The first movement embodies all the melodic, harmonic, and motivic material found throughout the work, thus reflecting Cesar Franck’s cyclic techniques. The main theme is rhythmically ambiguous, inflecting both duple and triple rhythms. In its sonata framework, the majestic and insistent music contrasts G minor and D minor sections. The second movement is a scherzo, transforming the main theme into a playful rejoinder to chordal pizzicato which again bounce between duple and triple time. Here, I would have wanted more accord between the first violin and cello as I thought the ensemble was less decisive and a bit tepid.


However, the third movement stands alone as one of the most beautiful works Debussy composed. In its tripartite form (D flat major – C sharp minor – D flat major), the return of the opening theme, as a rapturous song for first violin was, perhaps, the very high point of the afternoon as it parts with its ascent to a high A Flat. Ms. Belcea’s soaring line seemed boundless. This was gorgeous and luminous playing by all. In the final movement, our motif is heard in greater agitation, fragmented, with some elegant harmonic sequences. After an introduction, the movement, built on nervous stretti, delivers a grand climax, ending in G major.

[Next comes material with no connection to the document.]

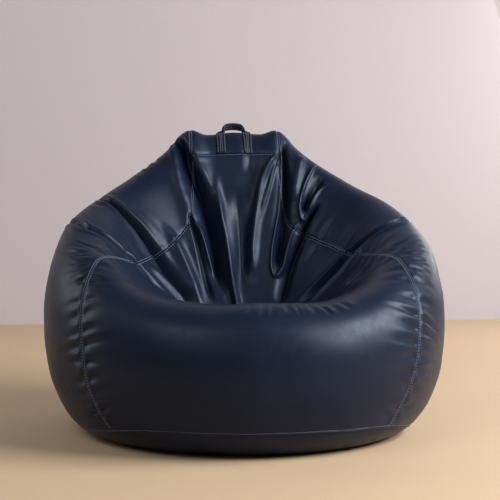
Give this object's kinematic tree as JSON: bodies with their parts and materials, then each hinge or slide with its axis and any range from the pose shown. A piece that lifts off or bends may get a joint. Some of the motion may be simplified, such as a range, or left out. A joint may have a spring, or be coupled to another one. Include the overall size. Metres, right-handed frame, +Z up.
{
  "type": "bean bag chair",
  "caption": "Bead-filled lounge chair: sewn leatherette cover of shaped panels with a sunken seat, raised back and arms, zip-closed round a lined fill, strap loop on top.",
  "frame": {"origin": "middle of the base, on the floor", "axes": "+X to the viewer's right seen from the front, +Y to the rear (the seat faces -Y), +Z up"},
  "size_m": [0.998, 0.98, 0.7781],
  "materials": {
    "leatherette": "dark navy polyurethane leatherette, fine pebble grain, satin",
    "strap": "folded leatherette strap, edge stitched",
    "lining_cloth": "undyed plain-weave polyester",
    "zip_tape": "herringbone zip tape, near black",
    "zip_coil": "moulded nylon coil, dark",
    "zip_metal": "die-cast zinc, black coated",
    "beads": "expanded polystyrene beads, white"
  },
  "bodies": {
    "root": {"front_panel": "leatherette", "left_side_panel": "leatherette", "right_side_panel": "leatherette", "rear_panel": "leatherette", "yoke_panel": "leatherette", "base_panel": "leatherette", "base_welt": "leatherette", "zip_garage": "leatherette", "handle_tabs": "strap", "handle_patch": "lining_cloth", "zip_tape_lower": "zip_tape", "zip_tape_upper": "zip_tape", "zip_coil_lower": "zip_coil", "zip_coil_upper": "zip_coil", "zip_stops": "zip_metal", "inner_liner": "lining_cloth", "liner_closure": "zip_tape", "bead_fill": "beads"},
    "handle": {"handle_loop": "strap"},
    "slider": {"zip_slider": "zip_metal"}
  },
  "joints": [
    {"name": "handle_swing", "type": "hinge", "parent": "root", "child": "handle", "pos_m": [0, 0.346, 0.74283], "axis": [1, 0, 0], "range_deg": [-20, 105], "stiffness_Nm_per_rad": 0.03, "springref_deg": 1.72},
    {"name": "zip_slide_round", "type": "hinge", "parent": "root", "child": "slider", "pos_m": [0, 0, 0.062], "axis": [0, 0, 1], "range_deg": [0, 71]}
  ]
}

The Belcea Quartet is one of the world’s finest quartets. The fare this evening had an odd way of highlighting the Debussy as a sort of musical blend of Beethoven’s expressivity and formality, with the painful and plaintive desolations of Bartók’s bleak world in the face of questioning time itself. From beginning to end, the audience was transfixed throughout this memorable performance.


1 Comment


erinm319
Oct 29, 2023

I attended this concert and thought it was top-notch! It's great to be able to hear such world-class musicians in my own backyard. I had never heard the Debussy live, and your analysis of it helped me to appreciate it even more.